Whitney Shelley heard the call to teach, but as it turned out her students weren’t the 5th graders she expected. Instead, she gravitated to adult learners and entered tech, using her math degree to become a design engineer and then the 43rd female Microsoft engineering instructor in the world.

Shelley’s was a traveling classroom focused on authorized Microsoft network engineering classes and eventually led to her teaching the very first community college Microsoft certified program. “I loved that. I loved teaching. I loved people that wanted to be there. I loved technology and the engineering component,” Shelley says.

When that company sold and an employee exodus followed, Shelley bucked the trend and remained. Someone needed to solve systemic problems like the pay structure for teachers and insurance. So she dug in and with little to no experience figured out options that had her bosses taking note. Eventually, Shelley took over human resources and found a new calling and the perfect career.

“I believe everything in life is a combination of will and skill, and I think that courage is often a matter of will for women. The willingness to take on things that are hard and scary and uncertain and the courage to tell the voice in your head, as it whispers to you that you’re not enough, not smart enough, not experienced enough, not good enough…to shut the hell up!” Shelley says.

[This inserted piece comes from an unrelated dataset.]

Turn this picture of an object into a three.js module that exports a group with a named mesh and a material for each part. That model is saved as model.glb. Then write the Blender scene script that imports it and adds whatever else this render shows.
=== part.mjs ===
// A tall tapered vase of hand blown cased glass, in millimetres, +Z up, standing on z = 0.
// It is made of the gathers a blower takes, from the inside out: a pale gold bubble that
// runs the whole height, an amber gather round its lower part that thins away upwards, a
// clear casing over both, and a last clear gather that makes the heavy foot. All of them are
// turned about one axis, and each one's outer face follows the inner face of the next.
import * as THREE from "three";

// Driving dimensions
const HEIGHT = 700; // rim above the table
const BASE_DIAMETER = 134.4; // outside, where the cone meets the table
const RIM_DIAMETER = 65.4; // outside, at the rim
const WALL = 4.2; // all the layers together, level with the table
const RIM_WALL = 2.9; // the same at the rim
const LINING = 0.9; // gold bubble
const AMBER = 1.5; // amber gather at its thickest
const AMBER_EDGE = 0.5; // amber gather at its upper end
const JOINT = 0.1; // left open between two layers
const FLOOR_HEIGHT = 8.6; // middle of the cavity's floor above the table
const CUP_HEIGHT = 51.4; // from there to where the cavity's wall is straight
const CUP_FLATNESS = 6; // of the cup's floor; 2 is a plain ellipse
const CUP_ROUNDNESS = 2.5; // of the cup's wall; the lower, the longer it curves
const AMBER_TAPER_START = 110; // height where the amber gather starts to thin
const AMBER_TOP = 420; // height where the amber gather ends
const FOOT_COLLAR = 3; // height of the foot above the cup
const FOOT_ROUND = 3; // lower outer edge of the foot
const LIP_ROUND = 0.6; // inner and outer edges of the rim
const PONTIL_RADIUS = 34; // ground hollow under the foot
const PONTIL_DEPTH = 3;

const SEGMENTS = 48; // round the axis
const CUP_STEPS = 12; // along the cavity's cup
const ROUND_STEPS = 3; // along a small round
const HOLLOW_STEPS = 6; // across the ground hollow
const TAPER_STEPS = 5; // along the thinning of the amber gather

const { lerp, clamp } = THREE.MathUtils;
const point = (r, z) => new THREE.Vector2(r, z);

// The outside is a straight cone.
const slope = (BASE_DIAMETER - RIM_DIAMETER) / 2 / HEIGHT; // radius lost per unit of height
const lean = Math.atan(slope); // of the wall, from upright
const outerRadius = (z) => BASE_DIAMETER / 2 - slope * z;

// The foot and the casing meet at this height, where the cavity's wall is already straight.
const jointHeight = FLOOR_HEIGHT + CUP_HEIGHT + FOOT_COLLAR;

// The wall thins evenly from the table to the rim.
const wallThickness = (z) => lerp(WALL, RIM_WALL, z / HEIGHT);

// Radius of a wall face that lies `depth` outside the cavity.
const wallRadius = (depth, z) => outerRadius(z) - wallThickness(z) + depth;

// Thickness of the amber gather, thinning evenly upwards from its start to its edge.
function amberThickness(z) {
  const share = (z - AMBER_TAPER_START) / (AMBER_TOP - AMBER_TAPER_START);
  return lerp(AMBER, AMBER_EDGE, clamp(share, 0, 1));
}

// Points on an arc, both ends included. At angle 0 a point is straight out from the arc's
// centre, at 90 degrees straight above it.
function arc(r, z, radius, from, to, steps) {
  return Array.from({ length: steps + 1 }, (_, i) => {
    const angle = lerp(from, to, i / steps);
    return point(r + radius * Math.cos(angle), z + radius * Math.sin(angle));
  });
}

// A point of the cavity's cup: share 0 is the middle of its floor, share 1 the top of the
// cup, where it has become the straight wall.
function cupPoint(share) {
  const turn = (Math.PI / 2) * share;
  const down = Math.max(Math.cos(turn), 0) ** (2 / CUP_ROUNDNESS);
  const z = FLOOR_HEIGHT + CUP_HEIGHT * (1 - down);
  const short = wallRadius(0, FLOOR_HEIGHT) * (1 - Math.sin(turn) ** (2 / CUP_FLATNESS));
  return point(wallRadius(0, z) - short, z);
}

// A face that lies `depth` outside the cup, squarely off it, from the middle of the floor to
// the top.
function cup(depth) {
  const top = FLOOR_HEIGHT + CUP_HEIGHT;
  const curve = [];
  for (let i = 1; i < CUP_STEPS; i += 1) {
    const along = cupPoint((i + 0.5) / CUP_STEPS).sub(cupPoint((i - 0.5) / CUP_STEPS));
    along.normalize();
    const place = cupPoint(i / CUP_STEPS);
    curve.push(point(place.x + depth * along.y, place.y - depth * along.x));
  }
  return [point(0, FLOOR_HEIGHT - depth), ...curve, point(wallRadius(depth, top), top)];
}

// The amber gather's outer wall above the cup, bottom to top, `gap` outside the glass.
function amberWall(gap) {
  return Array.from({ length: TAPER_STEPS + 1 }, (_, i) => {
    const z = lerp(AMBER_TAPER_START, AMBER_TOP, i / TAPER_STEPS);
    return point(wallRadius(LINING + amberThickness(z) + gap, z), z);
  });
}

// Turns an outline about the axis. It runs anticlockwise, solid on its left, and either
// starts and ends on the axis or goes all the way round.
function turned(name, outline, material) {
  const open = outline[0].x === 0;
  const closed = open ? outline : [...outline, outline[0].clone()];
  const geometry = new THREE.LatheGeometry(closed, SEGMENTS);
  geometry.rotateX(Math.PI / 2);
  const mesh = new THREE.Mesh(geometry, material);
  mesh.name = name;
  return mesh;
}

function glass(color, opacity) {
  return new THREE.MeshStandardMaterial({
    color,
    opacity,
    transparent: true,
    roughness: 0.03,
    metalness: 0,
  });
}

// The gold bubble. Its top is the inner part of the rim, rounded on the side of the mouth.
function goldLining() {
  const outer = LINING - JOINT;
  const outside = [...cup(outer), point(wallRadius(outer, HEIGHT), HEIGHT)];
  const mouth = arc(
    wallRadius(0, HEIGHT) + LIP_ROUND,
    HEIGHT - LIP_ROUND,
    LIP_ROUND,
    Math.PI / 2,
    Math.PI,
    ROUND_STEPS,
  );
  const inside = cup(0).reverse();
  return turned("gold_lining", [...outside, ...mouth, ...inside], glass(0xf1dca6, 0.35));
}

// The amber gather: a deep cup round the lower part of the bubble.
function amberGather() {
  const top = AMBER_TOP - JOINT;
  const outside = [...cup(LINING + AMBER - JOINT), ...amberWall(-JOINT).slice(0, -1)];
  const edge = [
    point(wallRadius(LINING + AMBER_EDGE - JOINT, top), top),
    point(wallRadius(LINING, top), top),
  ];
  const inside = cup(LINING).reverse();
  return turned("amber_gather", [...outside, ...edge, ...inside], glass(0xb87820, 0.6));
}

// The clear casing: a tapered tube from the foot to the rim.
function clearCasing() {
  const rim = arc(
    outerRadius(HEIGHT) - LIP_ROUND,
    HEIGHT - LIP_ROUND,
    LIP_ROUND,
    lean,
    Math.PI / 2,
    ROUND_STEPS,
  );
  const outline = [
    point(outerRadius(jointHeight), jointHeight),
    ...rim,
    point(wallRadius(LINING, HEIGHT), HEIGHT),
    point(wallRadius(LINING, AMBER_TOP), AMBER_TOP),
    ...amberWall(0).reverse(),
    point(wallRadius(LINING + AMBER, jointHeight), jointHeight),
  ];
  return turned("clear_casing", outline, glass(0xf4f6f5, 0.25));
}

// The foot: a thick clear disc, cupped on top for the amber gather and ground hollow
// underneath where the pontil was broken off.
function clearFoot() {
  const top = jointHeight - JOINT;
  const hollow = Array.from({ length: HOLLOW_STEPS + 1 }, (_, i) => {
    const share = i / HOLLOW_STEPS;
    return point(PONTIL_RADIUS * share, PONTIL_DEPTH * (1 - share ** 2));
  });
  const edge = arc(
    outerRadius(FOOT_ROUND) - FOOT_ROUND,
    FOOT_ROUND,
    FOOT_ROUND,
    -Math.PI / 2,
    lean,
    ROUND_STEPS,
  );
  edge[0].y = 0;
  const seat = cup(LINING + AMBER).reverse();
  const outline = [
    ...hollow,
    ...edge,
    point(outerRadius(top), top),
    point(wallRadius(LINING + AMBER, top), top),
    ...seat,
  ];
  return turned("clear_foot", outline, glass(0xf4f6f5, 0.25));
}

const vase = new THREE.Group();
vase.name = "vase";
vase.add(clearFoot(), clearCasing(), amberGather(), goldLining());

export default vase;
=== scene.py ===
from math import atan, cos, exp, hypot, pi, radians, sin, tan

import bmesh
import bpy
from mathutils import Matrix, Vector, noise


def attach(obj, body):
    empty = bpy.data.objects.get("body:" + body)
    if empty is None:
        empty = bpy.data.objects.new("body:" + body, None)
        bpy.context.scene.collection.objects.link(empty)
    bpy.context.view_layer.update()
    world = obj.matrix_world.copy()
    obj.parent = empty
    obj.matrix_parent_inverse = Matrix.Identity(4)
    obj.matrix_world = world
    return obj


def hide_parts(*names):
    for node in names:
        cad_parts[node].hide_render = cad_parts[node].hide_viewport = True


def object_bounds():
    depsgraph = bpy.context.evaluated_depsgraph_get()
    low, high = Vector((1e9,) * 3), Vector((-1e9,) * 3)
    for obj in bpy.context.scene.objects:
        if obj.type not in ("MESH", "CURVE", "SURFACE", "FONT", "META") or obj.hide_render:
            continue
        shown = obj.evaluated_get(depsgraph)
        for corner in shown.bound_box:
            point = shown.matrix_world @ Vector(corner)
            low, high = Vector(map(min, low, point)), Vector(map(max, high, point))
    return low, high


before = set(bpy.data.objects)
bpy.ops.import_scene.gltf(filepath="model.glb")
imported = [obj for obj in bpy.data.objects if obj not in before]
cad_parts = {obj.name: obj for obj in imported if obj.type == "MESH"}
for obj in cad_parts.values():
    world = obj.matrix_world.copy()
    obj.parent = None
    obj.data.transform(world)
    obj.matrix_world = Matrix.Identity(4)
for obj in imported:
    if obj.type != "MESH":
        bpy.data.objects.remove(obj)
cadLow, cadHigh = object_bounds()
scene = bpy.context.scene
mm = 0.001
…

Being enough is a struggle for many women, both professionally and personally. Qualified women often let opportunities at work pass by feeling someone else is better qualified. Shelley is all about stepping up to the challenge and figuring it out as she goes along. Google the unfamiliar, find resources and tell yourself, “It can’t be that hard if…insert name here…can do it, I sure as heck can,” Shelley says.

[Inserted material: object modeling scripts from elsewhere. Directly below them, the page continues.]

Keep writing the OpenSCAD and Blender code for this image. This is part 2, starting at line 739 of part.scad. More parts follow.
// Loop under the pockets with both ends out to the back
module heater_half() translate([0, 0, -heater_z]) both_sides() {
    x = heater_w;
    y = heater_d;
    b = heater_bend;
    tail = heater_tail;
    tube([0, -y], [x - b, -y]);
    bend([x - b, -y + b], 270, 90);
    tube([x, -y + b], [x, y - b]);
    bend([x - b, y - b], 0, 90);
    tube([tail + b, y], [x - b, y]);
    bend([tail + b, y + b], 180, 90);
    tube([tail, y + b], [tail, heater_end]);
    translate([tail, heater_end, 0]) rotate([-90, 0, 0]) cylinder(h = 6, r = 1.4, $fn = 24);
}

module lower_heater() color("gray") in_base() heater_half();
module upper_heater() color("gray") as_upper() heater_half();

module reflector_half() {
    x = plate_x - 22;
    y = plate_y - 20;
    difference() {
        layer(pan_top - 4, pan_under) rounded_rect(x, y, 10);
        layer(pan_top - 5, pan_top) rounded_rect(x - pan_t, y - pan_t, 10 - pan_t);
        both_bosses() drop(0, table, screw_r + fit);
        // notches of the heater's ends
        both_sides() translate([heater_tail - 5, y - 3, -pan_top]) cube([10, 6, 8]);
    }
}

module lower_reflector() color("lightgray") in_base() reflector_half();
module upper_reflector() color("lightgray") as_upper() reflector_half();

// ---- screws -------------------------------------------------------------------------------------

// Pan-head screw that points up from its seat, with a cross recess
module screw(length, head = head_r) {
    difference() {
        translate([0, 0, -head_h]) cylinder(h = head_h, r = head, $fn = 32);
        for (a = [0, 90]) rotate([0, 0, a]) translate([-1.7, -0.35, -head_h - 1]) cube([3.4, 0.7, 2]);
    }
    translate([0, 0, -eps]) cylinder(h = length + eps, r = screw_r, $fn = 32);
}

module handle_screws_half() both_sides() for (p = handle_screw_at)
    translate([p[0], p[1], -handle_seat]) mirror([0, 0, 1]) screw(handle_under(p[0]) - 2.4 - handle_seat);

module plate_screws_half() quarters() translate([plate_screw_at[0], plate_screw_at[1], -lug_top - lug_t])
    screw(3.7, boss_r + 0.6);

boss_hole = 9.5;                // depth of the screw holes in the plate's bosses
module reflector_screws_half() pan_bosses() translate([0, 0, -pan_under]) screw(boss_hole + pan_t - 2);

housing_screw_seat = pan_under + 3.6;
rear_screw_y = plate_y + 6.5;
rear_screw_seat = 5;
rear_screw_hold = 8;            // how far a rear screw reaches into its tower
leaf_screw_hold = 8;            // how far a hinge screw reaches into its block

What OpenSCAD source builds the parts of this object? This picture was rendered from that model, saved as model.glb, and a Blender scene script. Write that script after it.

In Human Resources, Shelley found her true home and loves its unpredictability. It is so much more than just rules and pay. “My group gets to work to help the company achieve the goals that we have,” she says. That means always trying to do the right thing when hiring, on-boarding or off-boarding people. But she admits, “Defining the right thing in our world can be hard.”

In the oil and gas industry, which is historically very prescriptive and conservative, a multi-generational, more diverse workforce has new expectations. “People want flexible work hours, want to work from home and do things that look a little different,” Shelley says. “It really is making us take a step back and re-evaluate how we do our business.”

“We’re educating our employees on the value of people who look different around our company. It has had an impact on our results, on our culture—a positive impact—by broadening and changing our perspective. It makes us a richer company, richer culturally and technically. It impacts every single part of our organization. Our progress isn’t fast, but it’s deliberate,” Shelley says.